------ RECORDS SUPPLIED

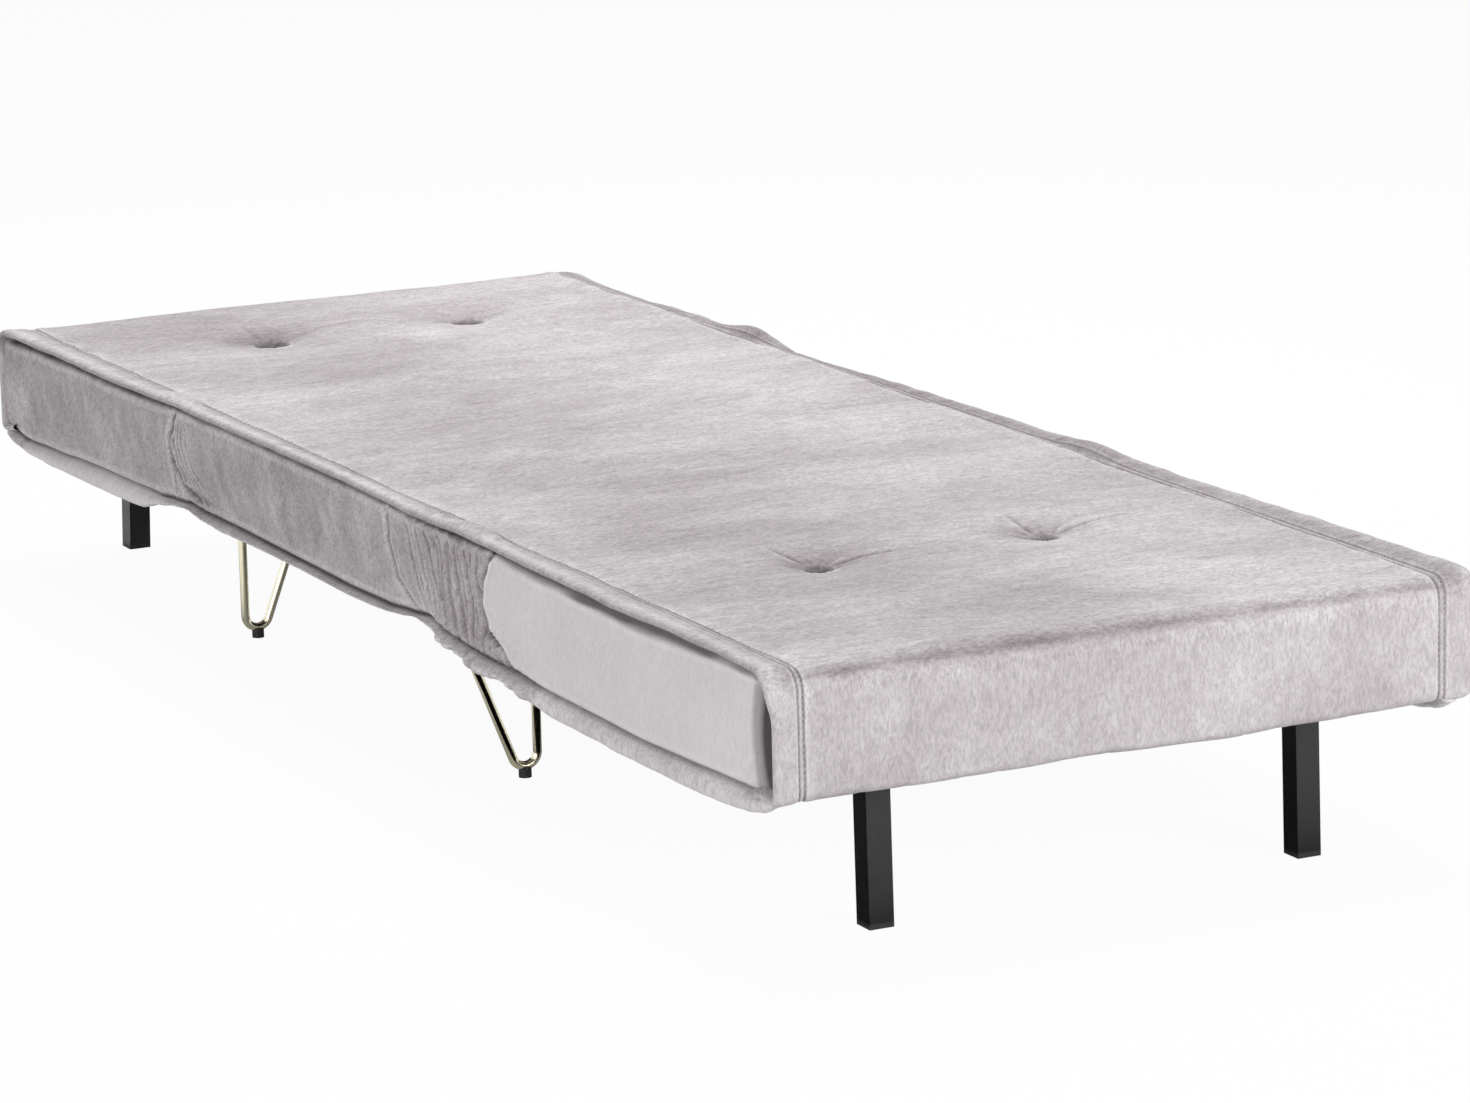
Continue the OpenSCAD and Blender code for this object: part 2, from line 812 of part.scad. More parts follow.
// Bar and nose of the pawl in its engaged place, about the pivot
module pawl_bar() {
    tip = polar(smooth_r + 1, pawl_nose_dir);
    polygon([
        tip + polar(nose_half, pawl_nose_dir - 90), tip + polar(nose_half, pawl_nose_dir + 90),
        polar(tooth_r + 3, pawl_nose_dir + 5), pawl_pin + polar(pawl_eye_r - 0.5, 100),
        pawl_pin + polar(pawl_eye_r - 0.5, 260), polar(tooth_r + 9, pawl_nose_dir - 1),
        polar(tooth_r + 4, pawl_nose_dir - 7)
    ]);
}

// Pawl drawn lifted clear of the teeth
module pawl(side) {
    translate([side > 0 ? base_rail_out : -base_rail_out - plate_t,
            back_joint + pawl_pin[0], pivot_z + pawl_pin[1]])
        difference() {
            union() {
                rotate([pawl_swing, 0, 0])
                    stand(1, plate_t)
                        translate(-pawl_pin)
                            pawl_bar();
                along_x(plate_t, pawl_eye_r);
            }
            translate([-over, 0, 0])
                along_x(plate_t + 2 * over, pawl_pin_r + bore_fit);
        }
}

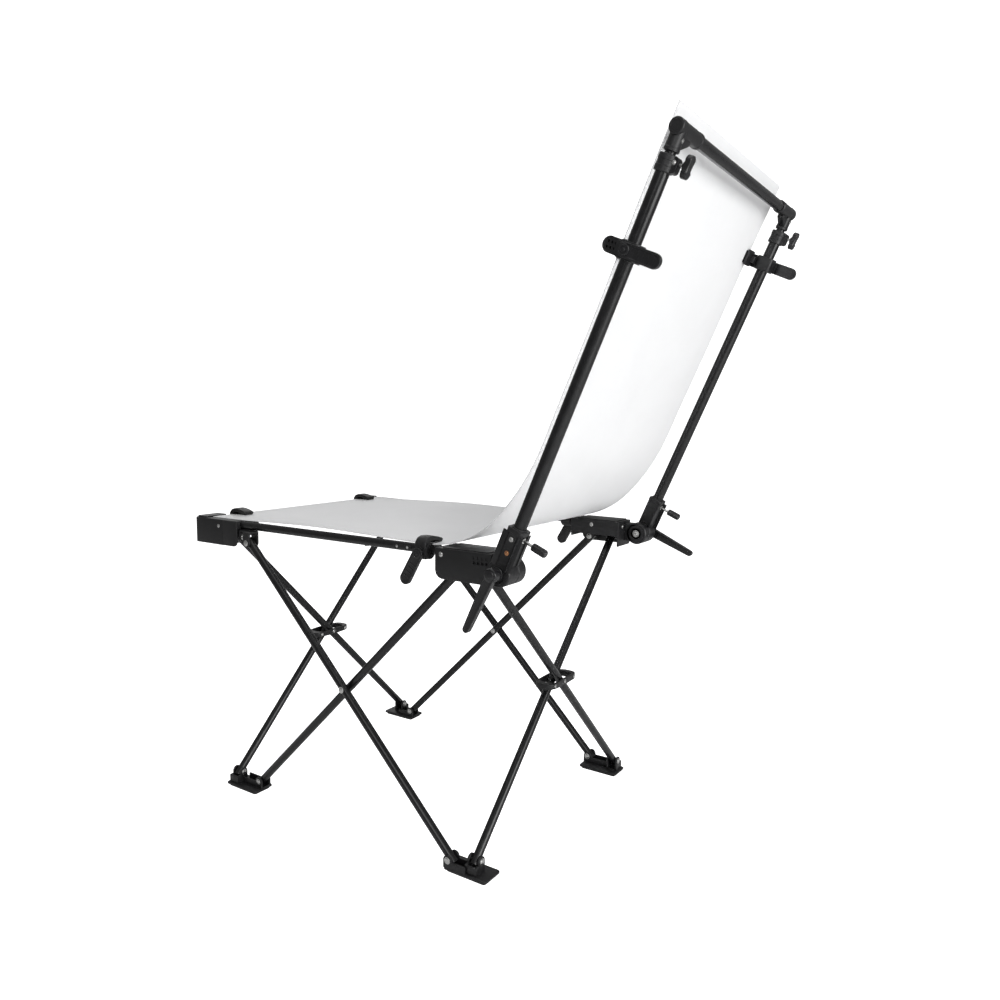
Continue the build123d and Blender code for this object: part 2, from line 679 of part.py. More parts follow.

------------

### [WHAT YOU NEED TO DO]
Output every line above without altering anything.

### [SOLUTION]
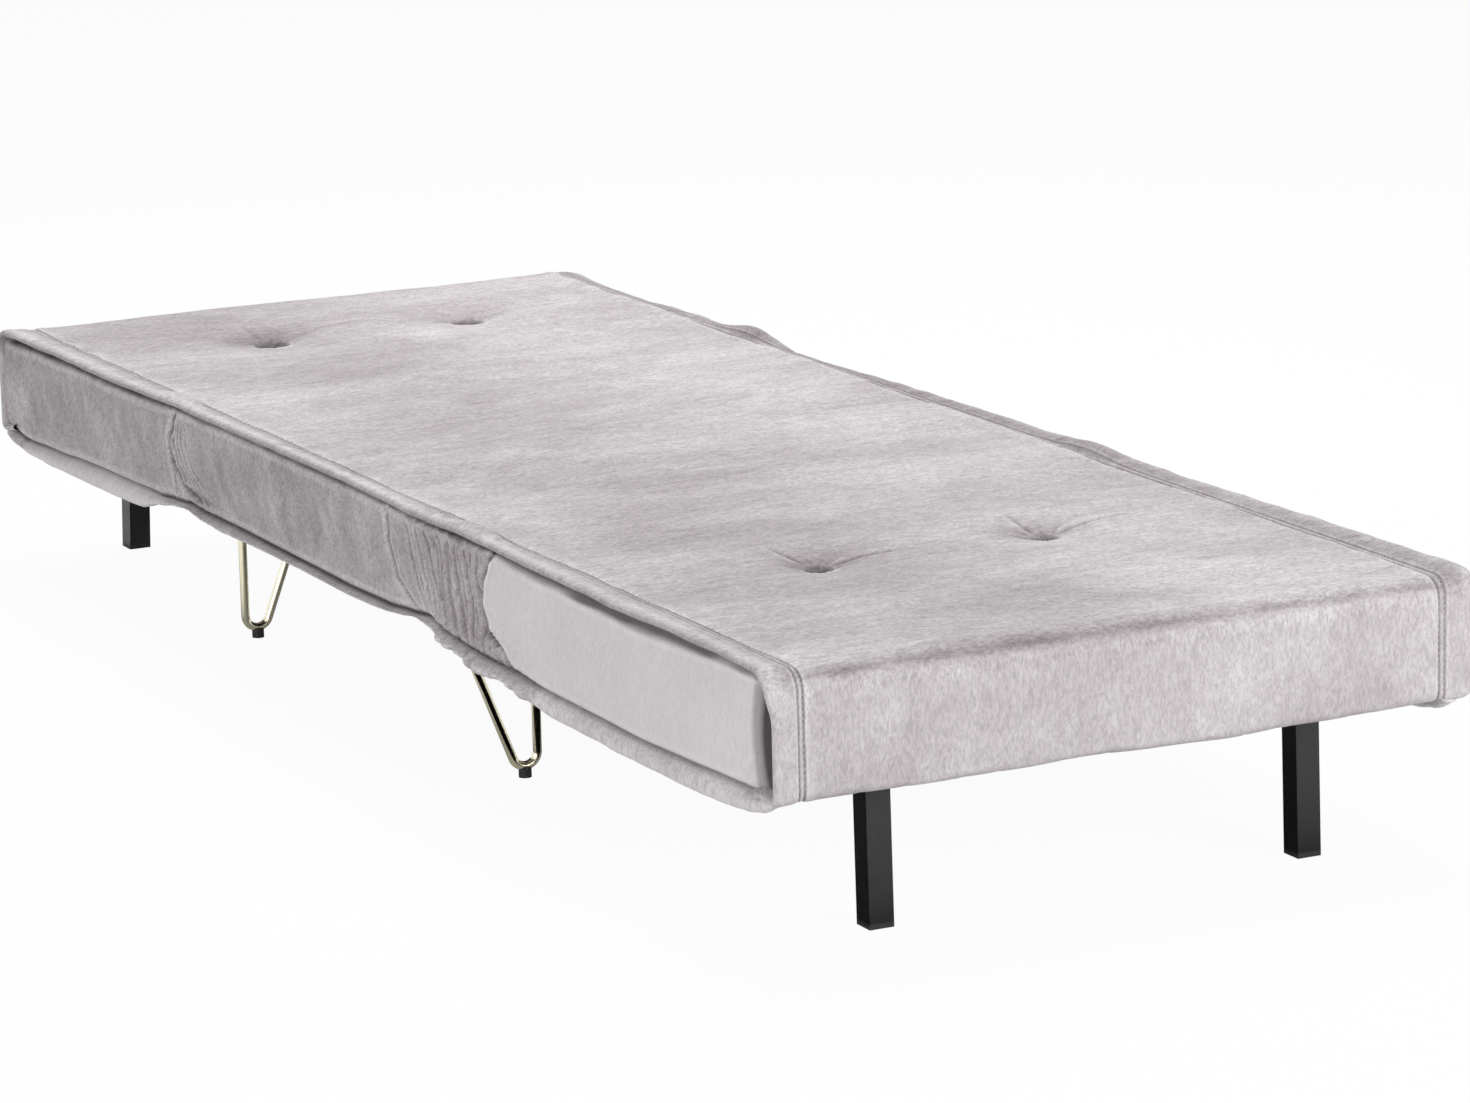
Continue the OpenSCAD and Blender code for this object: part 2, from line 812 of part.scad. More parts follow.
// Bar and nose of the pawl in its engaged place, about the pivot
module pawl_bar() {
    tip = polar(smooth_r + 1, pawl_nose_dir);
    polygon([
        tip + polar(nose_half, pawl_nose_dir - 90), tip + polar(nose_half, pawl_nose_dir + 90),
        polar(tooth_r + 3, pawl_nose_dir + 5), pawl_pin + polar(pawl_eye_r - 0.5, 100),
        pawl_pin + polar(pawl_eye_r - 0.5, 260), polar(tooth_r + 9, pawl_nose_dir - 1),
        polar(tooth_r + 4, pawl_nose_dir - 7)
    ]);
}

// Pawl drawn lifted clear of the teeth
module pawl(side) {
    translate([side > 0 ? base_rail_out : -base_rail_out - plate_t,
            back_joint + pawl_pin[0], pivot_z + pawl_pin[1]])
        difference() {
            union() {
                rotate([pawl_swing, 0, 0])
                    stand(1, plate_t)
                        translate(-pawl_pin)
                            pawl_bar();
                along_x(plate_t, pawl_eye_r);
            }
            translate([-over, 0, 0])
                along_x(plate_t + 2 * over, pawl_pin_r + bore_fit);
        }
}

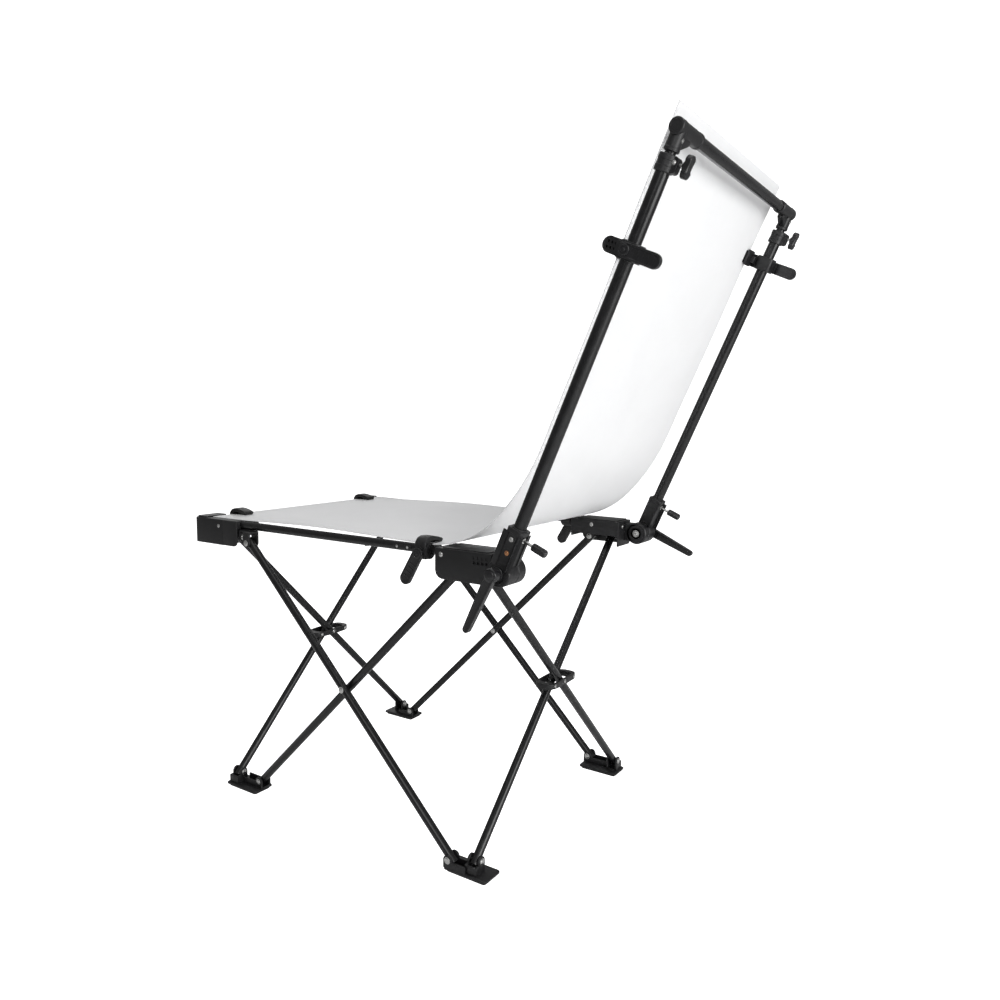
Continue the build123d and Blender code for this object: part 2, from line 679 of part.py. More parts follow.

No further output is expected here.